As Bryant explains, the controversy itself is interesting as a sociological study. The fact is, for a lot of fans Kirby served as an abstract father figure, and so reactions to any perceived desecration of his artwork can spiral into a virulent kind of hatred. There are certainly aesthetic issues (what is inking? What is the inker’s responsibility?) here, but I don’t think there are moral issues, as is often the implication. There’s nothing morally offensive about what Colletta did. Colletta was a highly competent production man: He got the books in on time, and kept the presses rolling, and in doing so he sometimes did a disservice to the artist he was inking (in the comic-book business that was more the rule than the exception. More “faithful” guys like Joe Sinnott, who inked The Fantastic Four, were unusual). When that artist happened to be Jack Kirby it’s a damn shame. Kirby was great. But Kirby knew the game and entered into it willingly. And he also knew that guys like Colletta, were, like him, doing a job. Kirby happened to transcend the job, while Colletta did not, but nevertheless, when Kirby sent off those pencils, he was done. He had no choice, and that in itself is sad, but it was a condition of doing business at the time. It’s not remotely comparable to how Kirby was compensated as an artist, or any of those issues. It’s simply unfortunate that market conditions conspired against both men. It should also be noted that when Kirby went to D.C. and began work on his “Fourth World” stories he demanded and received control over who would ink his work. So, he was clearly aware of the difference.
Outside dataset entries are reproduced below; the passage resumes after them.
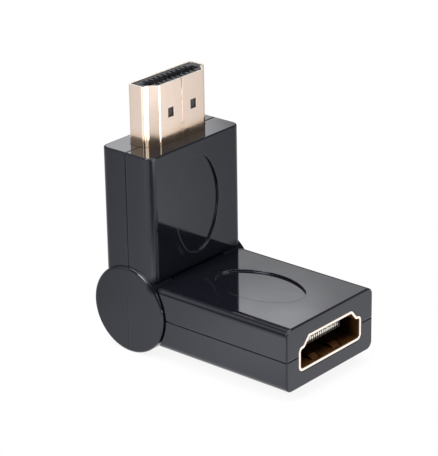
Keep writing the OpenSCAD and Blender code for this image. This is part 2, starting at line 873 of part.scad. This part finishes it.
// The origin is under the middle of the whole adapter, folded square, at the level of the discs' lowest line
module plug_place() {
    translate([(disc_r - socket_arm_reach) / 2, 0, disc_r]) children();
}

module socket_place() {
    translate([(disc_r - socket_arm_reach) / 2, 0, disc_r]) mirror([1, 0, -1]) children();
}

plug_front_cover();
plug_rear_cover();
plug_shell();
plug_insulator();
plug_contacts_front();
plug_contacts_rear();
plug_board();
plug_screen();
plug_wires_left();
plug_wires_right();
socket_top_cover();
socket_bottom_cover();
socket_shell();
socket_tongue();
socket_contacts_top();
socket_contacts_bottom();
socket_board();
socket_screen();
socket_wires_left();
socket_wires_right();
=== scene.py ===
import math

import bpy
from mathutils import Matrix, Vector

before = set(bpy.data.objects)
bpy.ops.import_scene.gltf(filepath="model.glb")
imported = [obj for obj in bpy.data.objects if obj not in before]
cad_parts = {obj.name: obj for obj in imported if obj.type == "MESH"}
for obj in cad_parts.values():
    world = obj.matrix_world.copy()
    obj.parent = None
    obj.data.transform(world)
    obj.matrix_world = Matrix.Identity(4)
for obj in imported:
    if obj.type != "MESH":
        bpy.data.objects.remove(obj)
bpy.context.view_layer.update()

mm = 0.001

# Small helpers for node trees


gridStep = (190, -220)  # spacing of the nodes on their canvas


def onGrid(place):
    return (place[0] * gridStep[0], place[1] * gridStep[1])


def addNode(tree, kind, place, options=None, sockets=None):
    made = tree.nodes.new(kind)
    made.location = onGrid(place)
    for key, value in (options or {}).items():
        setattr(made, key, value)
    for key, value in (sockets or {}).items():
        if isinstance(value, bpy.types.NodeSocket):
            tree.links.new(value, made.inputs[key])
        else:
            made.inputs[key].default_value = value
    return made


def addMath(tree, operation, place, *values, clamp=False):
    return addNode(
        tree, "ShaderNodeMath", place, {"operation": operation, "use_clamp": clamp},
        {i: value for i, value in enumerate(values)},
    ).outputs[0]


def addRange(tree, place, value, low, high, newLow=0.0, newHigh=1.0):
    return addNode(
        tree, "ShaderNodeMapRange", place, {"interpolation_type": "SMOOTHSTEP"},
        {"Value": value, "From Min": low, "From Max": high, "To Min": newLow, "To Max": newHigh},
    ).outputs["Result"]


def addMix(tree, place, factor, first, second, blend="MIX"):
    made = addNode(tree, "ShaderNodeMix", place, {"data_type": "RGBA", "blend_type": blend})
    for index, value in ((0, factor), (6, first), (7, second)):
        if isinstance(value, bpy.types.NodeSocket):
            tree.links.new(value, made.inputs[index])
        else:
            made.inputs[index].default_value = value
    return made.outputs[2]


def startGroup(name, inputs, outputs):
    tree = bpy.data.node_groups.new(name, "ShaderNodeTree")
    kinds = {float: "NodeSocketFloat", tuple: "NodeSocketColor"}
    for label, value in inputs.items():
        socket = tree.interface.new_socket(label, in_out="INPUT", socket_type=kinds[type(value)])
        socket.default_value = value
    for label, kind in outputs.items():
        tree.interface.new_socket(label, in_out="OUTPUT", socket_type=kind)
    into = tree.nodes.new("NodeGroupInput")
    into.location = (-200, 0)
    out = tree.nodes.new("NodeGroupOutput")
    out.location = (1600, 0)
    return tree, into, out


def useGroup(tree, group, place, **sockets):
    made = tree.nodes.new("ShaderNodeGroup")
    made.node_tree = group
    made.location = onGrid(place)
    for key, value in sockets.items():
        label = key.replace("_", " ")
        if isinstance(value, bpy.types.NodeSocket):
            tree.links.new(value, made.inputs[label])
        else:
            made.inputs[label].default_value = value
    return made


def startMaterial(name):
    material = bpy.data.materials.new(name)
    material.use_nodes = True
    material.node_tree.nodes.clear()
    return material, material.node_tree


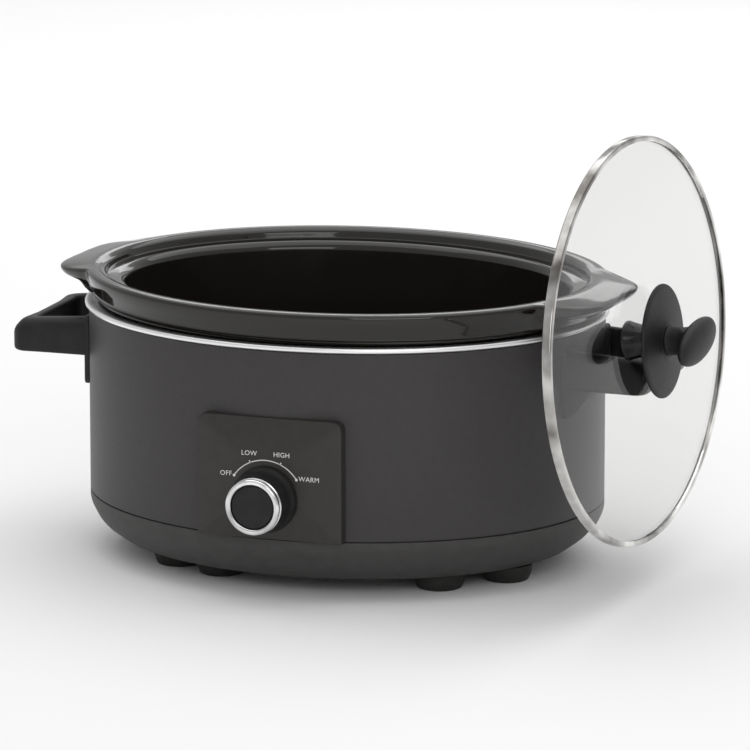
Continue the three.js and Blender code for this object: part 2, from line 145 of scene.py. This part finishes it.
STEEL = grained("plain_steel", (0.42, 0.42, 0.43), (0.58, 0.58, 0.59), (0.28, 0.42),
                900, 0.00005, 1.0)
CHROME = grained("chrome", (0.48, 0.48, 0.48), (0.93, 0.93, 0.93), (0.05, 0.09),
                 500, 0.000002, 1.0)
RUBBER = grained("rubber", (0.012, 0.011, 0.010), (0.018, 0.0165, 0.0155), (0.7, 0.85),
                 1200, 0.0001)
MICA = grained("mica", (0.30, 0.27, 0.20), (0.46, 0.42, 0.33), (0.5, 0.7), 500, 0.0001)
PORCELAIN = grained("porcelain", (0.66, 0.63, 0.56), (0.76, 0.73, 0.66), (0.4, 0.55),
                    700, 0.00006)
BRASS = grained("brass", (0.58, 0.42, 0.16), (0.74, 0.56, 0.24), (0.22, 0.36),
                900, 0.00003, 1.0)
SLEEVE = grained("lead_sleeve", (0.52, 0.49, 0.42), (0.66, 0.63, 0.55), (0.6, 0.8),
                 2500, 0.0001)
PRINT = grained("white_print", (0.72, 0.72, 0.71), (0.80, 0.80, 0.79), (0.45, 0.6),
                2500, 0.00002)
# A low refractive index gives the glass the faint reflection it has in the photograph.
GLASS = grained("lid_glass", (0.825, 0.822, 0.818), (0.835, 0.832, 0.828), (0.0, 0.012),
                40, 0.000002, Transmission_Weight=1.0, IOR=1.2)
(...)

Right up front, Bryant says his book is not a full biography, so I don’t blame him for keeping it focused. Overall it’s a good study, if sometimes a little meandering, but it’s the only one I can think of that really dissects the oddities of an antiquated production process.
Bryant’s stated limitations also made me realize what I’d like to know more about: namely the context of all of this. Colletta is said to have had numerous assistants. Who were they? How many? What did they do, exactly? And more importantly, what did they see? There’s a fair amount of discussion here of Colletta the raconteur. He apparently shot a lot of photos in his Manhattan studio for publication and for “model’s portfolios.” Where are those photos? What I’m getting at is: Colletta, who refused to be interviewed by the press and had no interest in fandom, clearly existed in a broader publishing milieu. It might’ve been C-grade pulp or men’s mags, or… well, I don’t know. But I’d like to know more about that. This was a guy who produced, who published. Kirby was one part of that. What were the other parts? How did they impact him? And what can we extrapolate from Colletta’s experiences to better understand the art and industry?
There is so much shit stirred up about Colletta on the glorious internet, that an anonymous blog popped up that sought to defend Colletta (and, uh, post photos of attractive women? That’s comics for you.) and attack Kirby biographer Mark Evanier. An odd thing, but taken out of context very useful for looking at a ton of Colletta art. Eddie Campbell has the most nuanced take on Colletta, though it spawned a nasty comments section best left unread. And then there is Colletta’s infamous retirement letter and phone call, both of which seem more or less an emotionally fair reaction to a lifetime in the comics biz. Except for the part about Jim Shooter. That’s kinda creepy.